The route will take you directly (or mostly indirectly) through the heart of the biosphere taking you to destinations such as the Marakele National Park and Welgevonden Game Reserve. There are numerous historical and cultural sites for you to check out along the way, not to mention loads of community projects that you can pull over and get involved with.

The Wild Coast, Eastern Cape (7 days)

The last and longest trip on our list of the Best South African Road Trips had to be The Wild Coast in the Eastern Cape.  The wild coast is aptly named due to its wild nature and landscape. This trip stretches for about 350kms between the border of KZN and the city of East London.

This trip with have you covering roads that feel like rivers as you run through the hills along the jagged coast line. If you’re feeling adventurous and you think your vehicle can handle it; then turn off of the N2 onto the old gravel/dirt roads and experience life like it was a hundred years ago – because nothing has changed.

The hillsides are littered with traditional huts that are painted with ludicrously bright colours like turquoise – small farming plots.

Don’t let the peaceful nature of this region fool you as it is rich with a violent and bloody history and is the birth place of the Father of the Nation, Nelson Mandela.

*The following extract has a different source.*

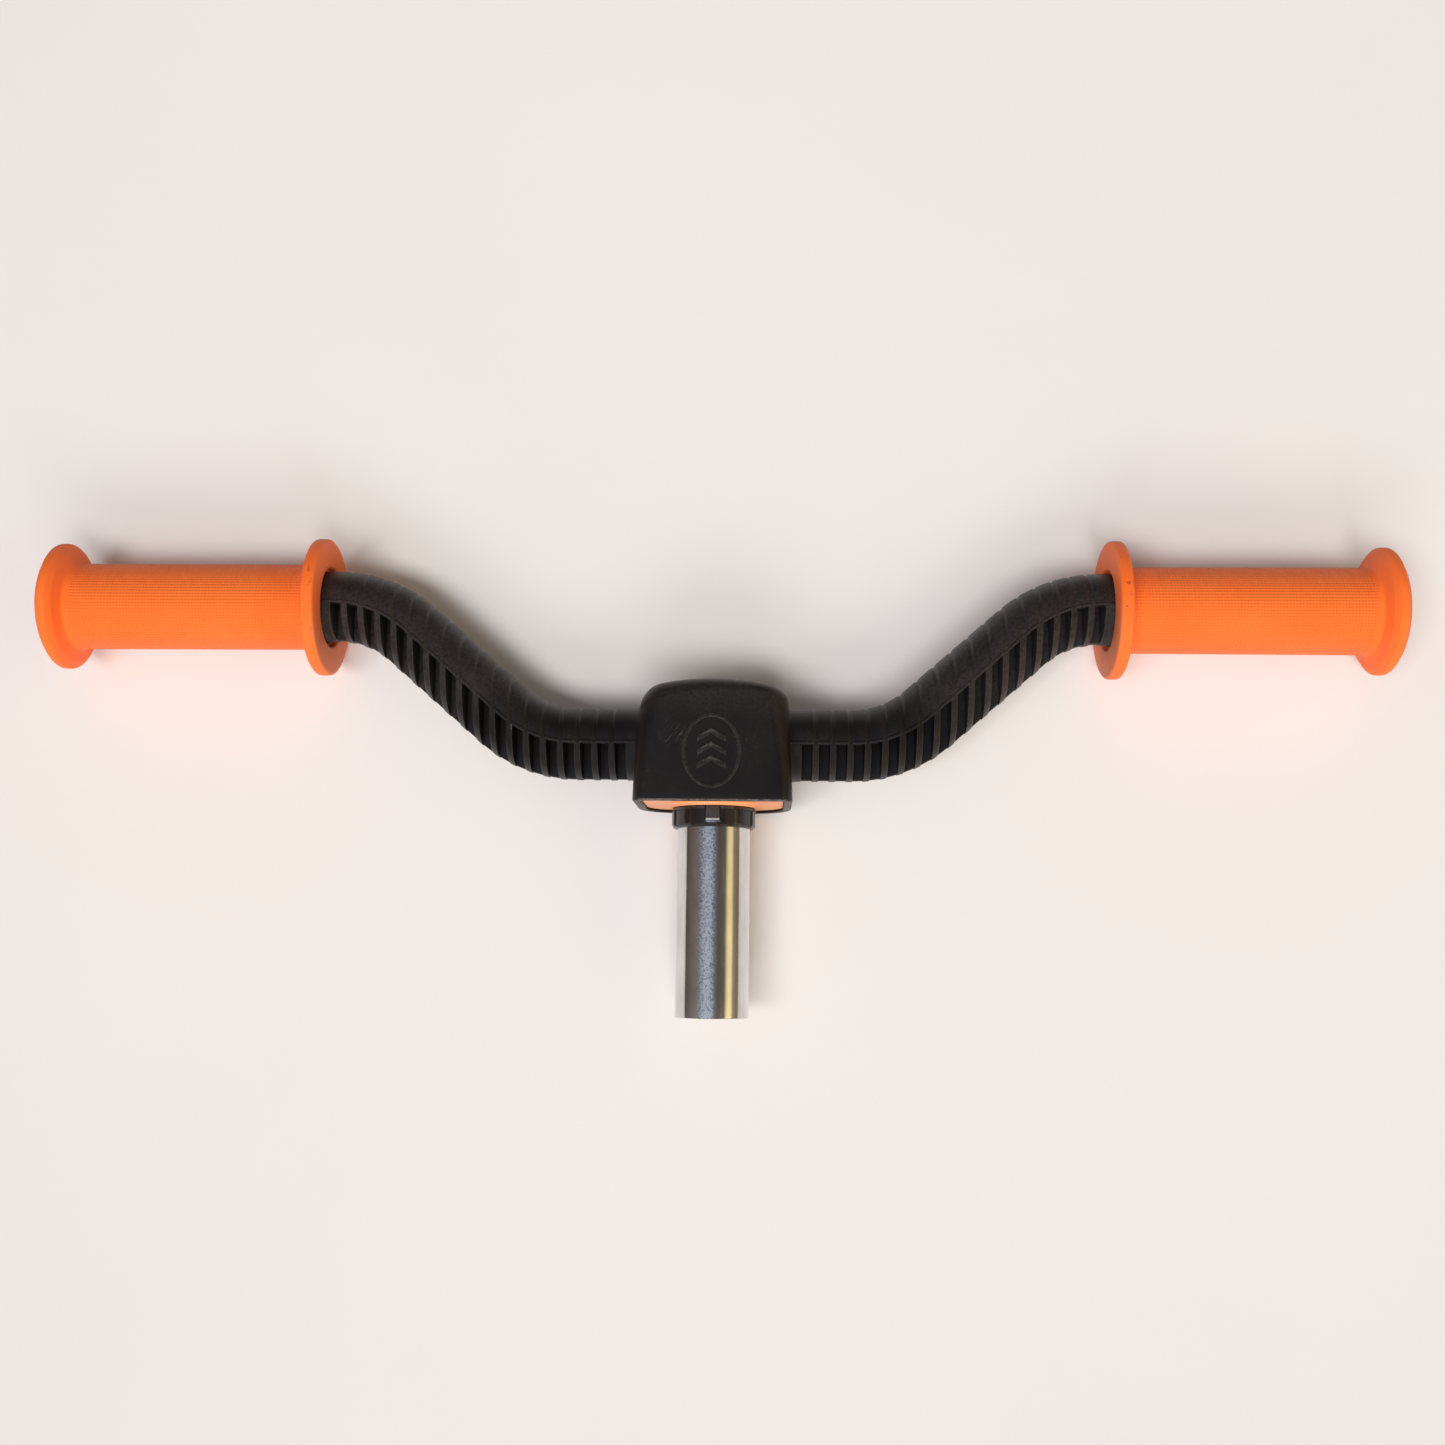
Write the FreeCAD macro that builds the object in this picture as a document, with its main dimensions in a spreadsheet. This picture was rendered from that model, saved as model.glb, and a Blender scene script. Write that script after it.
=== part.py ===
import FreeCAD, Part
import math
import os
import Sketcher
from types import SimpleNamespace
from FreeCAD import Placement, Rotation, Vector

# Handlebar unit of a pogo stick, lying on its back.
# Origin: centre of the stem's open lower end. +X runs along the bar, +Y up the stem to the bar,
# +Z out of the hub's front face. All lengths are in millimetres, angles in degrees.
DIMENSIONS = {
    # stem
    "stem_radius": 14.3,
    "stem_wall": 1.5,
    "stem_length": 108,
    # bar centreline: level at the hub, an S-bend, level again at the grips
    "hub_level": 105.6,
    "grip_level": 161,
    "bend_start": 54,
    "bend_radius": 46,
    "bend_angle": 41,
    "arm_root": 28.5,
    "arm_radius": 14.5,
    "arm_wall": 3,
    "spigot_end": 261.5,
    "spigot_bore": 11,
    "spigot_bore_start": 168,
    # cored lower half of the arms
    "pocket_first": 36.2,
    "pocket_pitch": 6.7,
    "pocket_width": 4.1,
    "pocket_reach": 20,
    "web_thickness": 3,
    "groove_width": 2.8,
    "groove_depth": 0.5,
    "ledge_drop": 1,
    # hub shell
    "hub_bottom": 81.4,
    "hub_height": 48.2,
    "hub_width": 61,
    "hub_front": 26,
    "hub_rear": 27.5,
    "hub_front_corner": 8,
    "hub_rear_corner": 18,
    "hub_taper": 2,
    "hub_wall": 3.2,
    "hub_crown": 6.2,
    "root_flare": 3,
    # screws that hold the insert, and their bosses in the hub
    "screw_across": 20.5,
    "screw_up": 19.6,
    "screw_radius": 1.5,
    "screw_length": 14,
    "screw_head_radius": 2.6,
    "screw_head_height": 2,
    "screw_gap": 0.1,
    "boss_radius": 3.8,
    # orange insert
    "insert_recess": 0.6,
    "insert_plate": 3.5,
    "insert_gap": 0.1,
    "insert_tube_radius": 20.5,
    "insert_top": 111,
    "stop_ring_bore": 16.8,
    # collet round the stem
    "running_gap": 0.06,
    "collet_radius": 17,
    "collet_bottom": 89.3,
    "collet_top": 104.2,
    "collet_slit": 1.2,
    "collet_slit_height": 11,
    # twist collar
    "collar_bottom": 72.6,
    "collar_top": 80.4,
    "collar_radius": 16.6,
    "collar_groove": 0.6,
    "collar_gap": 0.3,
    "collar_bore": 14.4,
    "collar_bevel": 1,
    "neck_radius": 15.94,
    "neck_top": 88.7,
    "neck_bore": 16.02,
    "rib_count": 10,
    "rib_gap_angle": 24,
    # retaining ring and its grooves
    "ring_bottom": 84.7,
    "ring_height": 1,
    "ring_inner": 15.5,
    "ring_outer": 16.9,
    "ring_groove": 15.15,
    "ring_space": 0.35,
    # release tab in the collar's window
    "window_width": 6.2,
    "window_bottom": 74.1,
    "tab_width": 5.4,
    "tab_bottom": 75,
    "tab_top": 80.5,
    "tab_inner": 15.05,
    "tab_outer": 16.2,
    "tab_gap": 0.4,
    # stop ring and bumper
    "stop_ring_radius": 16.4,
    "stop_ring_height": 3.4,
    "bumper_radius": 12,
    "bumper_height": 1.4,
    # grips
    "grip_start": 155.3,
    "grip_bore": 14.55,
    "mouth_radius": 15.9,
    "mouth_depth": 2.2,
    "flange_radius": 27.5,
    "flange_thickness": 5.2,
    "flange_round": 1.6,
    "barrel_radius": 17.1,
    "barrel_flare": 0.2,
    "end_root": 258.4,
    "end_ridge": 259.5,
    "end_ridge_radius": 22.6,
    "end_flange_radius": 25.3,
    "end_widest": 261.6,
    "end_rim": 264.4,
    "end_face": 266.6,
    "end_face_radius": 22,
    "end_cap_radius": 14,
    "end_wall": 6,
    "grip_end": 268,
}
POCKETS = 18


class Term:
    """A length together with the spreadsheet formula that gives it."""

    def __init__(self, value, text):
        self.value = float(value)
        self.text = text

    def __add__(self, other):
        other = as_term(other)
        return Term(self.value + other.value, f"({self.text} + {other.text})")

    def __sub__(self, other):
        other = as_term(other)
        return Term(self.value - other.value, f"({self.text} - {other.text})")

    def __mul__(self, other):
        other = as_term(other)
        return Term(self.value * other.value, f"({self.text} * {other.text})")

    def __truediv__(self, other):
        other = as_term(other)
        return Term(self.value / other.value, f"({self.text} / {other.text})")

    def __neg__(self):
        return Term(-self.value, f"(-1 * {self.text})")


def as_term(item):
    return item if isinstance(item, Term) else Term(item, str(item))


def fill_sheet(document):
    sheet = document.addObject("Spreadsheet::Sheet", "Dimensions")
    terms = {}
    for row, (alias, value) in enumerate(DIMENSIONS.items(), 1):
        sheet.set(f"A{row}", alias)
        sheet.set(f"B{row}", str(value))
        sheet.setAlias(f"B{row}", alias)
        terms[alias] = Term(value, f"Dimensions.{alias}")
    document.recompute()
    return SimpleNamespace(**terms)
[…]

You can revisit Madiba’s past at a number of heritage sites.

Be sure to turn off when you get to Oribi Gorge for some action packed adventure including: white water rafting down the Mzimkhulwana River.

Hurling yourself off of a waterfall that runs in the middle the gorge. The Wild Swing stands 165m above the gorge below making it the highest swing in the world.

Hang out on a cable as you slide along to the middle of the ravine (also from 165m above the ground below you) and catch a bird’s eye view of your surroundings without the rush of the ground racing towards you.

If you’re looking for a more laid back and relaxed environment then you should definitely check Port St Johns out. Pristine and idyllic beaches make this spot a one of a kind backpacker’s paradise.